Rerouting of fusel oil line from 200 proof receiver to downstream of product cooler and sample point. This change allows the sampling of 200 proof without fusels present, and gives a better indication of how well the mole sieves are operating.
A typical design for the drying and distillation area may connect the fusel oil decanter discharge into the 200 proof receiver, thereby mixing the fusel oil into the dehydrated ethanol (200 proof). While mixing these two may be an ultimate goal, depending on the overall system design, there is a problem with this design decision, and a little background will make this clearer.
One of the main goals of the plant is to produce ethanol so that when blended with gasoline, it will meet the specifications required by the ASTM specifications for fuel ethanol, and perhaps even more stringent requirements of the purchaser. One of the key factors is the amount of water that is allowed in the ethanol. The ASTM spec requires no more that 1% by volume—some purchasers may want a smaller number.

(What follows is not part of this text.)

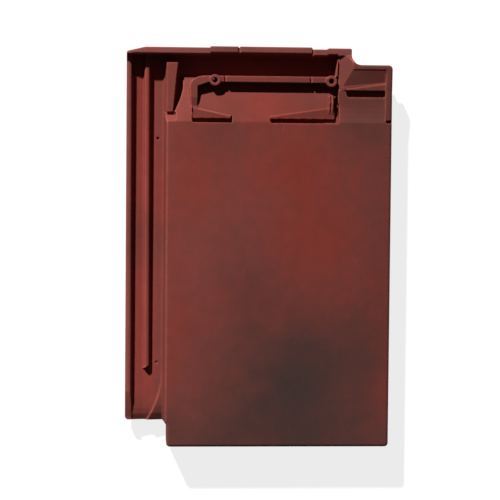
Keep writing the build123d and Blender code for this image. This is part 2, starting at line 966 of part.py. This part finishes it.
    # Ridges of the lap that drop into the channels of the next tile
    outer_line = x_left + cover_width + side_rim_width + outer_channel_width / 2
    inner_line = x_left + cover_width + gutter_width - panel_draft - inner_channel_width / 2
    ridge_lines = [(outer_line, floor_tail), (inner_line, inner_tail)]
    for ridge_x, floor in ridge_lines:
        block(
            ridge_x - lap_ridge_width / 2,
            ridge_x + lap_ridge_width / 2,
            y_tail + tail_wall_thickness - 1,
            y_cut - lap_clearance - 2,
            floor + lap_clearance,
            lap_base + 0.5,
        )

    # Stiffening ribs under the panel
    span_mid = (x_wall + x_lap) / 2
    for offset_x in (-45.0, 0.0, 45.0):
        block(
            span_mid + offset_x - stiffener_width / 2,
            span_mid + offset_x + stiffener_width / 2,
            y_tail + tail_wall_thickness,
            y_panel + 8,
            slab_base - stiffener_depth,
            slab_base + 0.5,
        )

    # Rib that drops into the head channel of the tile below
    rib_line = (y_rim + y_rib) / 2 - cover_length
    block(
        x_wall - 2,
        x_bearing - 6,
        rib_line - interlock_rib_width / 2,
        rib_line + interlock_rib_width / 2,
        0,
        slab_base + 0.5,
    )

    # Nibs that hook over the batten
    for side in (-1, 1):
        nib_x = (x_wall + x_bearing) / 2 + side * nib_spacing / 2
        block(
            nib_x - nib_width / 2,
            nib_x + nib_width / 2,
            y_bearing,
            y_bearing + nib_length,
            0,
            trough_base + 0.5,
        )

    # Nail holes right through the bosses
    with Locations(*[(x, nail_y, 0) for x in nail_xs]):
        Cylinder(nail_hole_radius, 4 * panel_top, mode=Mode.SUBTRACT)

    # Two small round marks in the floor of the inner channel
    for line, level in [(y_head - floor_mark_ends[0], inner_head), (y_tail + floor_mark_ends[1], inner_tail)]:
        with Locations((x_left + floor_mark_line, line, level - floor_mark_depth)):
            Cylinder(
                floor_mark_radius,
                4 * floor_mark_depth,
                align=(Align.CENTER, Align.CENTER, Align.MIN),
                mode=Mode.SUBTRACT,
            )

roof_tile.part.label = "roof_tile"
export_step(roof_tile.part, "parts/roof_tile.step")
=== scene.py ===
"""Looks of the clay roof tile: flamed red clay, a pale floor, studio light and the camera."""

import math

import bmesh
import bpy
from mathutils import Matrix, Vector


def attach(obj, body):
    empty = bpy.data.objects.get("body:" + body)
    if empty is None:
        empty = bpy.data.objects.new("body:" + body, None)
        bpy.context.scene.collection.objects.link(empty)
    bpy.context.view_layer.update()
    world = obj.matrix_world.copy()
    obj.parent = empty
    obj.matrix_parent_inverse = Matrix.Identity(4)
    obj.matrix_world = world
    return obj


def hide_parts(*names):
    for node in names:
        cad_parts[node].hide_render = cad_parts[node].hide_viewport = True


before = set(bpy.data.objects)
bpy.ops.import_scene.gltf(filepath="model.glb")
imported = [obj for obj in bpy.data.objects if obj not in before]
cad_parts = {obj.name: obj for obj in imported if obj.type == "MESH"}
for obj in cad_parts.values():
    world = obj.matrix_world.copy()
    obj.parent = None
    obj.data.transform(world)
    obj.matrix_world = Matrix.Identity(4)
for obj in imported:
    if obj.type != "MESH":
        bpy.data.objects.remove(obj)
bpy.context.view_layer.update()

# Camera over the tile: it looks almost straight down, a little from the head and the gutter side
camera_distance = 2.0
camera_to_head = math.radians(2.75)
camera_to_gutter = math.radians(3.80)
camera_roll = math.radians(0.512)
camera_lens = 126.1
camera_aim = Vector((-0.0075, -0.0042, 0.0))

# Key light from the head and the gutter side, with the fill of a pale room
key_height = math.radians(29.5)
key_to_gutter = math.radians(25.0)
key_strength = 6.0
key_softness = math.radians(2.0)
fill_strength = 0.06

# The floor: its colours for the light and for the camera, and its glow towards the camera, which
# leaves out a rectangle under the tile, so that the nail holes look into the dark
floor_half = 6.0
floor_colour = (0.80, 0.80, 0.80, 1)
floor_seen = (0.24, 0.24, 0.24, 1)
floor_glow = 0.82
covered_half_width = 0.105
covered_half_length = 0.190

# Fired clay: its colours, and where the gutter floor and the rims have their own
clay_flame = (0.194, 0.026, 0.016, 1)
clay_dull = (0.156, 0.038, 0.031, 1)
clay_gutter = (0.212, 0.036, 0.028, 1)
clay_dusty = (0.205, 0.053, 0.045, 1)
clay_smoke = (0.034, 0.024, 0.021, 1)
# the pale colour of temper grains, of worn edges and of the painted highlight on lit edges
clay_pale_and_highlight = (0.430, 0.088, 0.058, 1)
clay_ior = 1.45
clay_specular = 0.20
gutter_end = -0.122
gutter_fade = 0.010
gutter_floor_top = 0.0225
gutter_floor_full = 0.0190
side_rim_end = -0.1435
side_rim_fade = 0.001
head_rim_start = 0.212
head_rim_fade = 0.004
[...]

The fusel oils are mixture of organic liquids with some water, which must be removed from one of the distillation columns and can be added to the 200-proof ethanol for sale.
Typically, the last major process step for the ethanol prior to entering the 200-proof receiver is to pass through molecular sieves as a gas where the water entrained with ethanol is captured and the ethanol passes through. In a typical drying and distillation system, this dehydrated, gaseous ethanol is then condensed to form a liquid under pressure and placed in the 200-proof ethanol receiver.

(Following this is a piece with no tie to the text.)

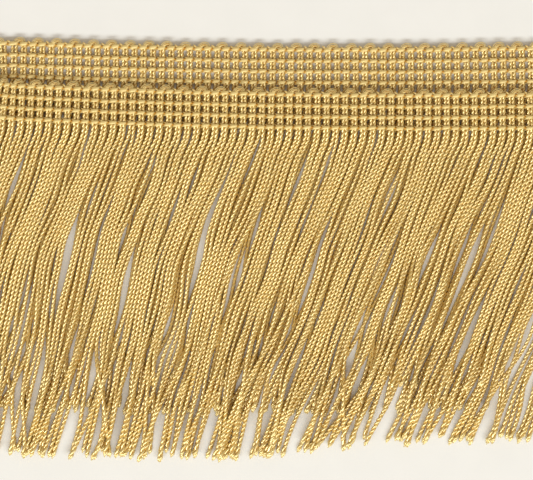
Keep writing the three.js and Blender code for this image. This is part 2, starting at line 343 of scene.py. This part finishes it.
def places_below(skirt, lanes, rng):
    """X of each strand at each depth: the lean, the partings, waves and each strand's wander."""
    count = len(lanes)
    late = smooth((DEPTHS - LATE["from"]) / LATE["reach"])
    waves = WAVES["gain"] * shared_waves(lanes, rng) * smooth(DEPTHS / WAVES["levels"])
    wiggle = noise_rows(count, DEPTHS, WIGGLE["length"], rng) * (WIGGLE["gain"] + WIGGLE["late"] * late)
    wiggle += WIGGLE["short_gain"] * noise_rows(count, DEPTHS, WIGGLE["short_length"], rng)
    wander = WANDER * late[None, :] * scatter(np.arange(count), skirt["seed"] + 2)[:, None]
    x = lanes[:, None] + lean_at(lanes[:, None], DEPTHS[None, :]) + parting_shift(skirt, lanes)
    x = x + wiggle * smooth(DEPTHS / WIGGLE["starts"]) + wander + waves * (1 + WAVES["late"] * late)
    nearer = smooth((DEPTHS - SPACING["from"]) / SPACING["reach"])
    return spaced(x, SPACING["least"] - SPACING["lessens"] * nearer[None, :])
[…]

The key issue is that the ethanol is only a liquid because it is under pressure. As no provision is typically made to cool this stream to ambient conditions, a sample of this liquid cannot be taken from this tank. In addition, because both the ethanol and the fusel oils can, and will, contain some water, by mixing them in this tank, it is impossible to directly sample each flow and determine which flow is contributing what amount of water.
In one embodiment of the first inventive design, the fusel oils are being moved to down stream of the heat exchanger and a sample port and before the flowmeter for the plant productions rate.
In one embodiment of the second improvement the Temperature compensation has been further improved by relocating it downstream of the combined flow.
In one embodiment of the third inventive design, the heat exchanger may be upstream of the receiver to cool the product before it is received. This would allow the sampling on the suction side of a pump which is preferable from a control stand point. The heat exchanger would have to be able to take a the higher fluctuating loads and would therefore be somewhat bigger than the current design.